Google Bigshot “Advertisers want a captive audience, and the way to get there is to herd everyone into one place and keep them there.”
Soulless Minion: “But as long as something is a part of Google…”
Google Bigshot: “When the numbers are counted, advertisers are only looking at who was where and for how long. Since Facebook is a one-trick pony, their numbers look much more impressive than ours.”
Soulless Minion: “Are you saying that the billions who use our search engine and maps do not count for us over here in this division?”
Google Bigshot: “Have you seen what the head of the Search and Maps Department drives around the compound?”
Soulless Minion: “I think it is a new Bugatti Super Veyron.”
Google Bigshot: “I want to drive a new Bugatti Super Veyron between buildings.”
Soulless Minion: “That would be something, sir.”
Google Bigshot: “Have you ever heard of the term, dead man walking?”
Soulless Minion: “Yes, sir.”
Google Bigshot: “If we don’t innovate, we die.”
Soulless Minion: “I will start working on the Google Reader obituary right away.”

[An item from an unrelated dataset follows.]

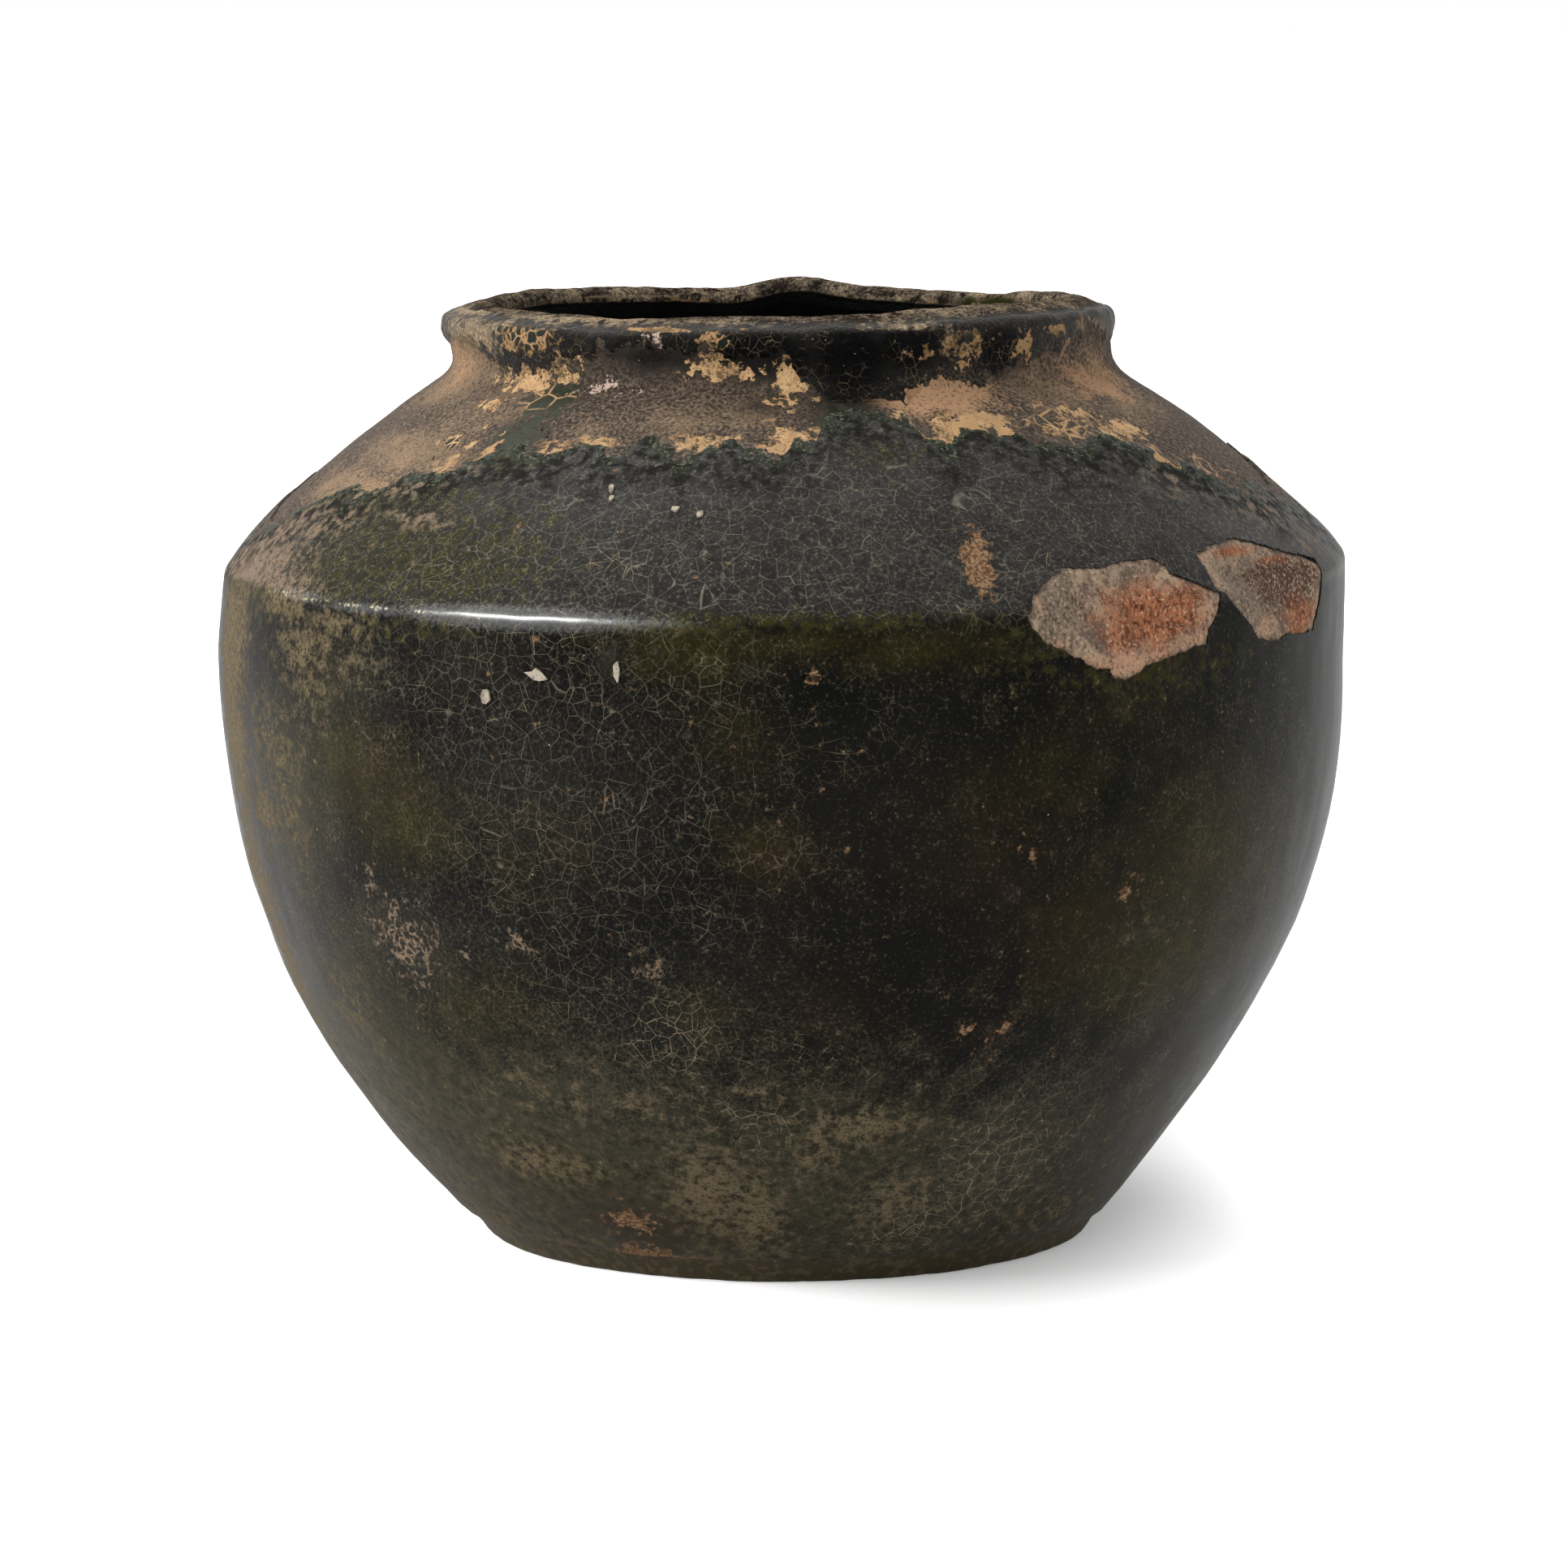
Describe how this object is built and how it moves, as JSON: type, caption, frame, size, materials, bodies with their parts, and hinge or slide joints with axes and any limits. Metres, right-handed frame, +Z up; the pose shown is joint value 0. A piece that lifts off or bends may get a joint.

If you have not already heard, that [obituary] has been released, and I am among the [great, great many] who are mourning the impending demise of such a wonderful service. For I have used [Google Reader] for years to both keep track of new content from those who have really caught my interest and to keep old content that may prove helpful in some way later on.
The last part of that proved most helpful to a friend, who had let go of their site a few years back. For they no longer had access to what they had published, but since I had been a long time subscriber to their RSS feed and had not deleted their site from my Google Reader list after they quit publishing to it, I was able to provide them with copies of many of their old posts.
Even though I still have my Google Reader firmly in place, I have started looking for a replacement, and I have found that [The Old Reader] really is, in essence, the old Google Reader. However, it can be rather slow at times in comparison, and [Ann] is liking what she has seen of [Feedly] so far, as are [hundreds of thousands of others].
Alas, I must admit that the title to this piece has changed from being Google- to Google+/-. For I have started trying to play with [Google+] a little more, and I can see where it has some distinct advantages over Facebook for bloggers.
Well, that should really be [Bloggers]. For those with [WordPress] and [Tumblr] are not afforded the same advantages, but this is not to say that they are shut out. For a Google+ member can still “share” an article published on those other blogging platforms with everyone else in their circles on Google+. I suppose the sharing concept could be expanded to include everyone on both Google+ specifically and the internet in general, if one has their share setting on public, but…
It is in regards to that “but” where those pushing the Google+ agenda are going so very wrong. For it is a wonderful thing to make it possible for someone like me to be able to give a theoretical shout out to everyone in this world, but it is terrible thing to make it more difficult for that shout out to be actually heard.
May we take my own personal experience with Google+ so far for an example? Well, at the time of this going to print, I had 589 people in my circle, and all of their stuff was being piled into one gigantic heap. In other words, I was automatically receiving all of their shares, but seeing specific pieces by individuals was like spotting a single face in a picture of a crowd of thousands. That is, unless it was on (or very near) the top of the pile, which does not last very long—be assured. Oh, and every share of another’s piece is mixed in with one’s own stuff, which makes it difficult to determine just whose is what for someone not quite as hip as others.
Yeah, like me. Happy now?
Be assured that I am learning. For I am now in the process of placing individuals into different circles in order better see what they have to show, but I will still keep an RSS feed reader around in order to keep what someone has actually published separate from what they like about someone else’s work.
Is there a way to do that with Google+? Alas, I sure wish there was some sort of manual on how to actually use Google+. Google has been always very good about this before. Did I miss another evolutionary step?